We need to thank Gd for what we don’t have!

For me, the American Thanksgiving holiday has always had a special place in my heart. Yes, I love the food: the turkey with its stuffing and cranberry sauce and, for desert, pumpkin pie. Yes, I love getting together with family and friends watching the parade, eating dinner and—of course—the football games—especially when the Dallas Cowboys loose!

But as I reflect, there is something much deeper about Thanksgiving that tugs at my soul. There is a special—and I would even call it holy—atmosphere that descends upon all of America on the last Thursday in November. I believe that America is a most special nation, a holy nation that is a model of goodness for the world. We don’t always live up to that, but this mission is part of who we are. And as Dennis Prager writes: “It says an immense amount about America and its value system that it long ago began, and later officially enshrined, a national holiday just for the purpose of giving thanks.”

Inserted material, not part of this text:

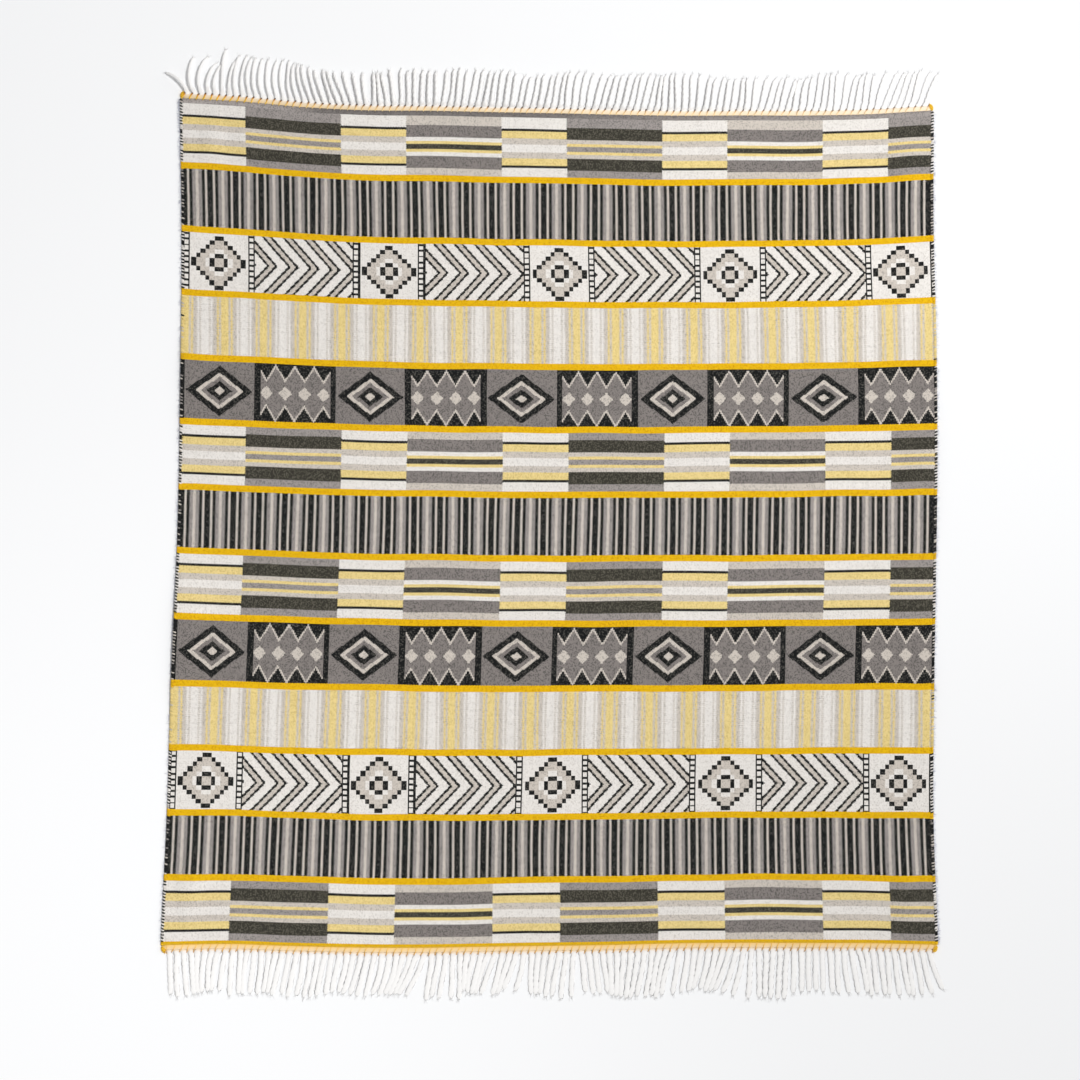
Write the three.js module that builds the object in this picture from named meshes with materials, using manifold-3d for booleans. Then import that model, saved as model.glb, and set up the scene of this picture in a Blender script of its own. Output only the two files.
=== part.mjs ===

And, as a Jew, I’m so grateful to America because from colonial days onward, it welcomed Jews when no other country in the world would. And not only did it welcome us, it gave us freedom and opportunity—things we had not seen for 2,000 years.

And one other thing: As Dennis Prager points out, Thanksgiving is the one day of the year in which we Jews celebrate the same religious holiday [it certainly is a religious holiday] with the rest of America. By definition, Jews do not share a religion with the non-Jewish majority of Americans. But we do share our Gd with the Christian majority. And this holiday alone affirms that.

Today’s parsha is mostly about blessings—the blessings Isaac gives to his children Jacob and Esav. To a great extent, these blessings helped define who they were. Gd has showered us with so many blessings and, like the Pilgrims of old, we must be able to see that—even in difficult times. And so this Thursday, let us—as Jews—give thanks to Gd Almighty for our great nation and the values of freedom and opportunity it stands for. And let us give thanks in our personal lives for the things we don’t have. Amen!